Videos that set out to elicit ASMR — or autonomous sensory meridian response — are a tool many people have turned to for help falling asleep — with more than 11 million YouTube searches for ASMR every month.
But what is it about these tingle-inducing audio or video clips that helps put calm and sleep within reach?
We asked experts and dove into the research to find out.
What is ASMR and what are the triggers?
The term ASMR was coined in 2010 to describe the pleasant, static-like tingling sensation some people experience in response to specific audio or visual stimuli.
The sensation often begins on the scalp and travels down the back of the neck — sometimes encompassing the entire body — and is widely reported to be accompanied by feelings of relaxation and well-being.
The type of stimulus that can trigger ASMR varies from person to person, but often includes gentle whispering and personal attention (like having your hair played with). ASMR provides temporary but welcomed relief for people with depression, chronic pain, and stress.

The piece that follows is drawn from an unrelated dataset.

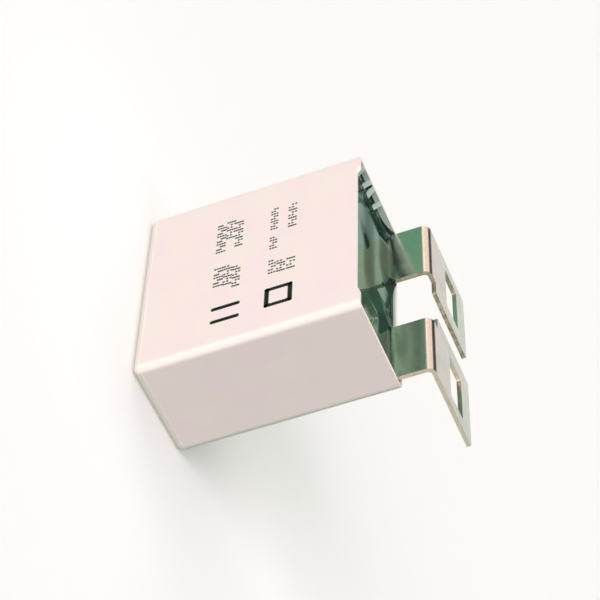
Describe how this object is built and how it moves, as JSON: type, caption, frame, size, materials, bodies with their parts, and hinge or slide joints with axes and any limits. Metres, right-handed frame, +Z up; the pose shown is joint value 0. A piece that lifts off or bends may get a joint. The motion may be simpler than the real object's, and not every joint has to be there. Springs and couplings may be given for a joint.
{
  "type": "box film capacitor",
  "caption": "Potted film capacitor in a rectangular plastic case, with flat bent copper lugs that screw onto a power module through rectangular slots.",
  "frame": {"origin": "middle of the case's closed base, on the surface it stands on", "axes": "+Z up from the base to the potted side and the lugs, +X along the length of the case, +Y from the plain front wall to the back wall, over which the lugs reach"},
  "size_m": [0.0426, 0.037, 0.047],
  "materials": {
    "case_plastic": "moulded cream-white polyester, fine satin",
    "potting_resin": "cast resin, dark green-grey and glossy",
    "metallised_film": "rolled metallised film, silvery",
    "winding_tape": "thin plain tape, clear amber",
    "sprayed_zinc": "flame-sprayed zinc, rough grey",
    "tinned_copper": "tin plate on copper sheet, satin",
    "solder": "flowed tin solder"
  },
  "bodies": {
    "root": {"case": "case_plastic", "potting_resin": "potting_resin", "film_winding": "metallised_film", "winding_wrap": "winding_tape", "end_spray_left": "sprayed_zinc", "end_spray_right": "sprayed_zinc", "lug_left": "tinned_copper", "lug_right": "tinned_copper", "solder_left": "solder", "solder_right": "solder"}
  },
  "joints": []
}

While most ASMR triggers can be sorted into categories, most videos will combine different triggers to help soothe and encourage your brain to relax. Research shows having at least two triggers are preferred in an ASMR experience.
Triggers can be:
- Sounds: letter pronunciation, whispering, tapping, typing, blowing, and scratching
- Touch: tickling the arm, head scratching, tapping, and hair brushing
- Visuals: color swatching, light tracing, and finger fluttering
- Role-play or personal attention: video or audio experiences that mimic situations where there is eye contact, face touching, or one-on-one interaction
- Flow: intense focus, no awareness of time, and focus on a greater presence
If you’ve ever found yourself eagerly anticipating the unparalleled zen of your hairdresser running her fingers through your hair or found solace in watching and listening to beloved landscape painter Bob Ross create “happy little clouds” with meditative brushstrokes, you may already be experiencing ASMR without knowing it.

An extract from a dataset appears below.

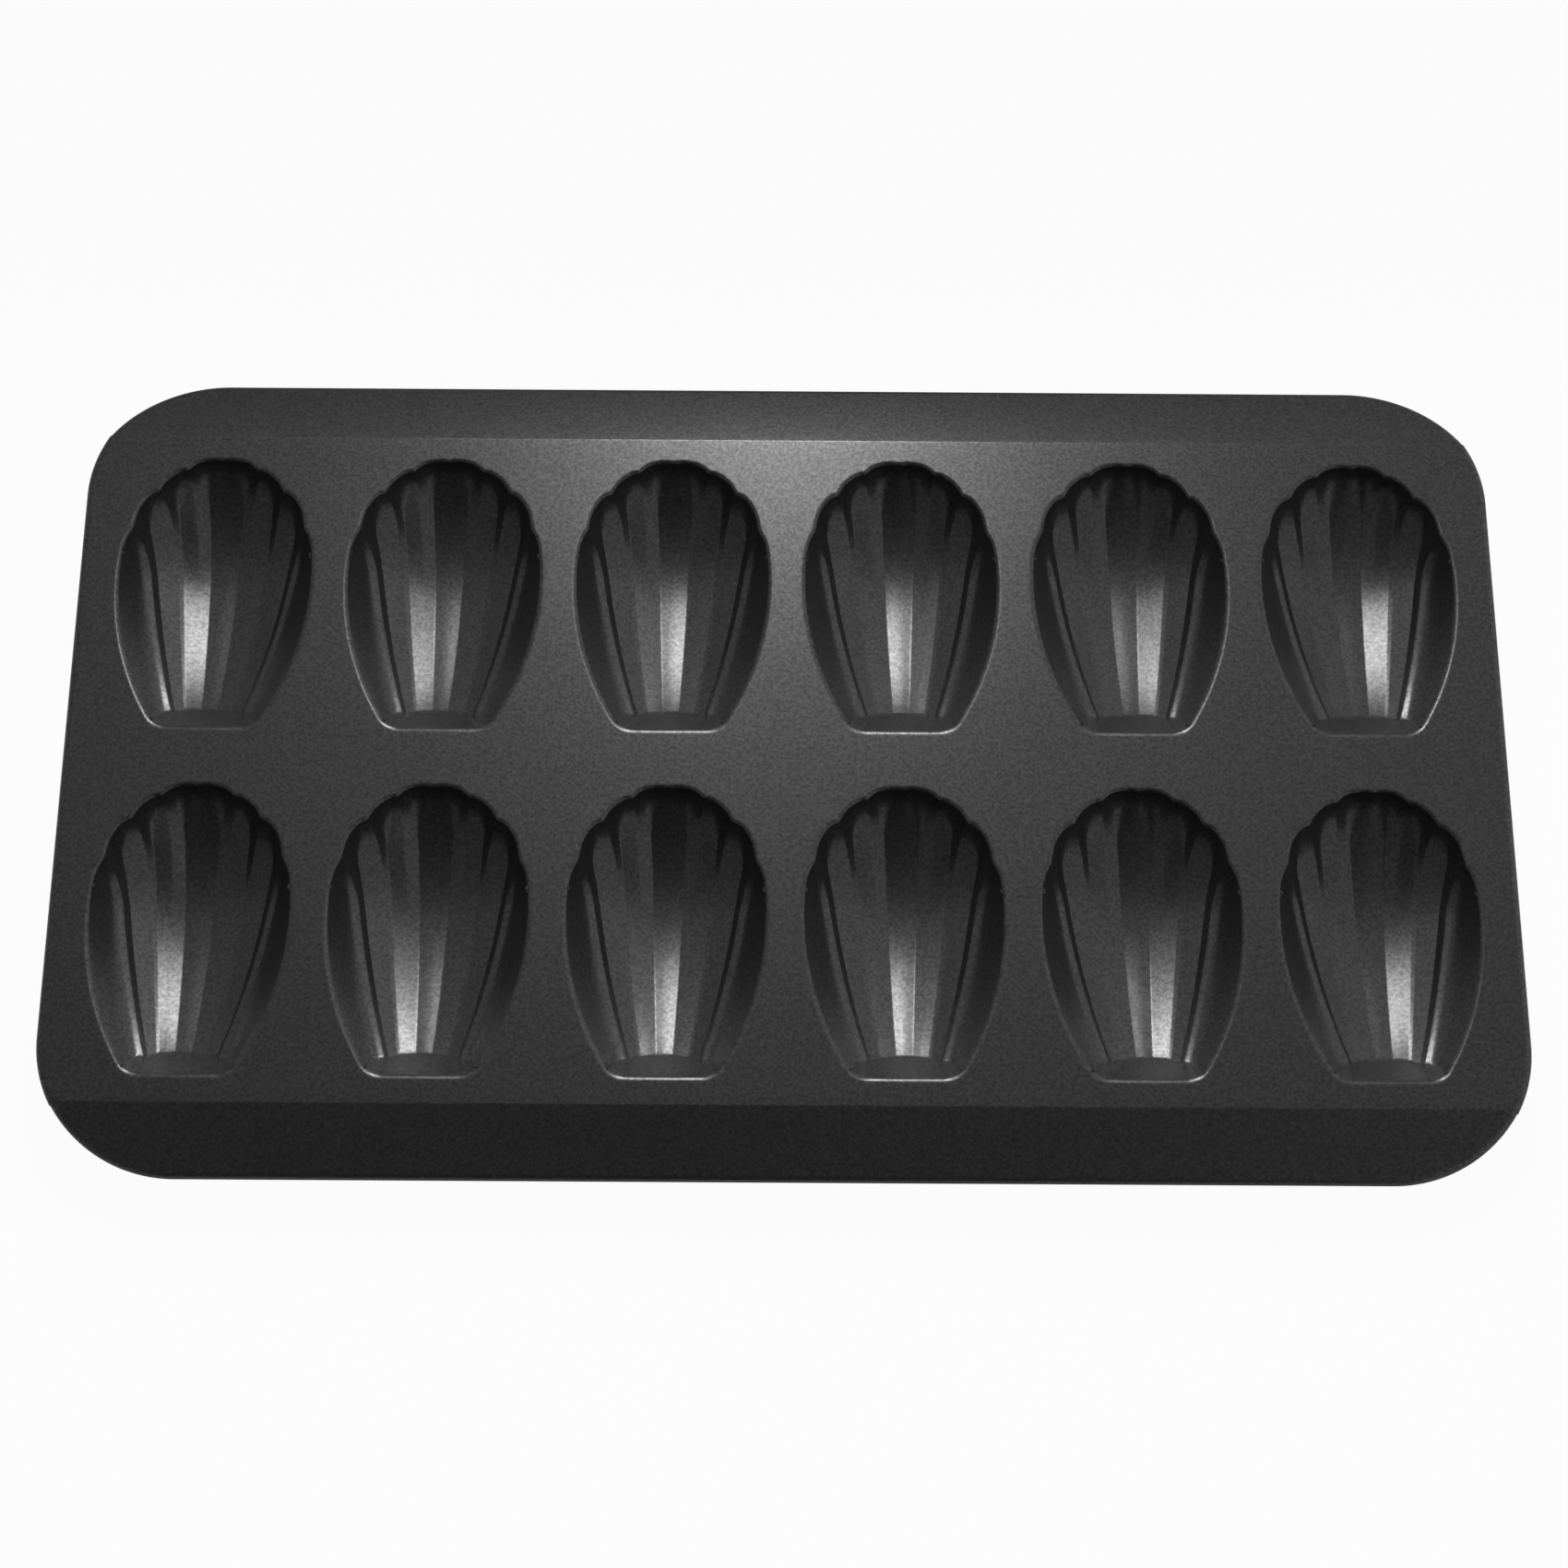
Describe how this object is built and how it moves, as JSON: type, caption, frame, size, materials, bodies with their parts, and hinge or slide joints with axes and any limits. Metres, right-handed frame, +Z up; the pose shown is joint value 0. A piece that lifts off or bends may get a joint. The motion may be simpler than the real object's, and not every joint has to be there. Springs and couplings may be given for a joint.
{
  "type": "madeleine pan",
  "caption": "Rectangular steel baking pan with shell-shaped fluted cups in rows, folded-down long sides and an edge rolled over a wire.",
  "frame": {"origin": "on the table, under the middle of the pan, at the height of the lowest points of the cups", "axes": "+X along the pan's long side, +Y towards the scalloped ends of the cups, +Z up out of the cups"},
  "size_m": [0.37, 0.2192, 0.0155],
  "materials": {
    "coated_steel": "dark satin non-stick coating on pressed sheet steel",
    "wire_steel": "bare drawn steel wire"
  },
  "bodies": {
    "root": {"pan_sheet": "coated_steel", "rim_wire": "wire_steel"}
  },
  "joints": []
}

Bob Ross’s ASMR falls into the “unintentional” category (a term describing content that triggers ASMR incidentally rather than by design).
There are many ASMR creators, however, who deliberately curate these experiences for people. Some videos are very streamlined, but other ASMR creators go above and beyond, assembling costumes, props, and sets for role-play videos, which are a popular sub-genre of ASMR. YouTube is one of the most popular platforms for ASMR creators, also known as “ASMRtists.”

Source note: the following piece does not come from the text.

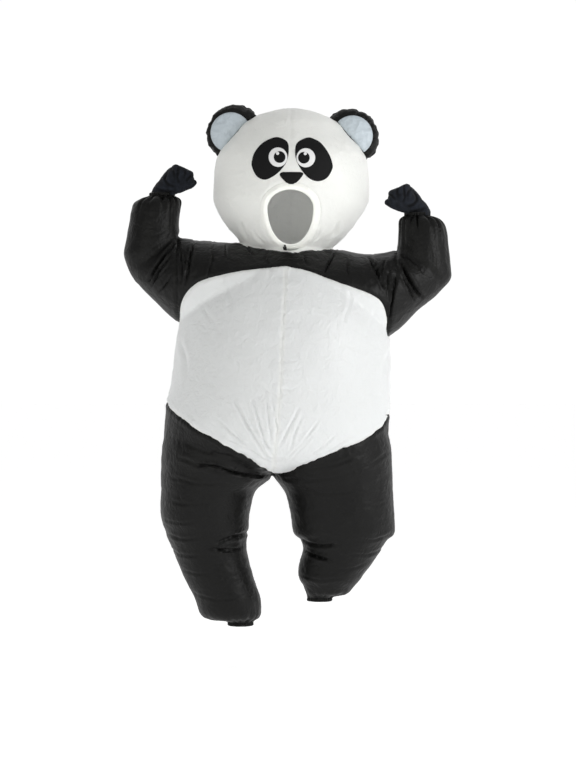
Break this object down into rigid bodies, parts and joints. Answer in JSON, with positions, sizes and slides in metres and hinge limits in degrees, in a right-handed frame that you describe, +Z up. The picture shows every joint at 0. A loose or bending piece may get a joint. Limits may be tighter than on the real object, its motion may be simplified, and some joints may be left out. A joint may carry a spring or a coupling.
{
  "type": "inflatable panda costume",
  "caption": "Filled-out hollow panda suit of nylon cloth with attached head, open face, raised bent arms, gathered wrists and ankles and paw gloves.",
  "frame": {"origin": "middle of the line across the shoulders that carries the suit", "axes": "+Z up towards the head, -Y the front, +X the viewer's right from the front"},
  "size_m": [1.082, 0.6236, 1.7141],
  "materials": {
    "white_nylon": "satin ripstop-free taffeta, off-white, slightly cool in shade",
    "black_nylon": "satin taffeta, black, soft sheen along folds",
    "grey_nylon": "satin taffeta, pale blue grey",
    "black_applique": "matte cloth, edge-stitched",
    "white_applique": "matte cloth, edge-stitched",
    "glove_knit": "fine brushed knit, blue black",
    "black_zip": "coil zip on woven tape"
  },
  "bodies": {
    "root": {"head_left_front": "white_nylon", "head_left_back": "white_nylon", "head_right_front": "white_nylon", "head_right_back": "white_nylon", "yoke_front": "black_nylon", "yoke_back": "black_nylon", "body_left_front": "white_nylon", "body_left_back": "white_nylon", "body_right_front": "white_nylon", "body_right_back": "white_nylon", "sleeve_left": "black_nylon", "sleeve_right": "black_nylon", "leg_left": "black_nylon", "leg_right": "black_nylon", "face_band": "white_nylon", "zip_end": "black_zip", "eye_patch_left": "black_applique", "eye_white_left": "white_applique", "pupil_left": "black_applique", "eye_patch_right": "black_applique", "eye_white_right": "white_applique", "pupil_right": "black_applique", "nose": "black_applique", "ear_left": "black_nylon", "ear_panel_left": "grey_nylon", "ear_right": "black_nylon", "ear_panel_right": "grey_nylon", "wrist_left_elastic": "black_nylon", "wrist_right_elastic": "black_nylon", "ankle_left_elastic": "black_nylon", "ankle_right_elastic": "black_nylon", "glove_left": "glove_knit", "glove_right": "glove_knit"}
  },
  "joints": []
}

How to use ASMR for better sleep
Since many people listen to whispering ASMR videos for sleep on their phones while lying in bed, the sleep-sucking rabbit hole of internet browsing is only a tap away. The key is to find the ASMR sounds that work best for you and to use them in a way that won’t negatively affect your sleep.
To use ASMR for relaxation — and not late night doomscrolling — there are a few things to keep in mind:
- Protect your eyes from blue light and listen to ASMR podcasts instead of videos, if you plan on drifting away during your session.
- Set a time limit, if engaging with videos, and try to finish the ASMR portion of your bedtime routine an hour before you snooze.
- Put your device face down on the bedside table to avoid visual triggers or light from keeping you up.
- Opt for ASMR podcasts, another great way to avoid blue light while still getting your fix of tingles.
According to Dr. W. Chris Winter, neurologist, Sleep.com advisor, and author of “The Sleep Solution,” ASMR is like other sleep aids and should be considered a tool, not a necessity. “If you’re using it to wind down and relax and you have a lot of anxiety, great — but don’t make the mistake of thinking that that video […] is the reason why you sleep.”
The best ASMR sleep sounds and videos
When it comes to finding ASMR sleep sounds, video or audio only, there are a variety of places you can turn to — from YouTube to podcasts to Twitch to Clubhouse. ASMR videos for sleep typically involve muted sounds and colors while podcasts focus on gentle, relaxing, ambient noises.
Below, we've rounded up some of the best ASMR videos, podcasts, and more in a variety of different genres to get you started.
1. Top 10 triggers for sleeping by GibiASMR
This video by GibiASMR, who has over 3.5 million subscribers, covers top 10 ASMR triggers for sleep, which include ear-to-ear whispering, mic brushing, tapping, water sounds, crinkling, and more.
2. For insomnia: sleep hypnosis *REAL HYPNOTHERAPIST* whispered
Sleep hypnosis is shown to work by helping your brain focus away from racing thoughts and onto anything else. This video by The ASMR Psychologist whispers while emphasizing "t" and "d" sounds.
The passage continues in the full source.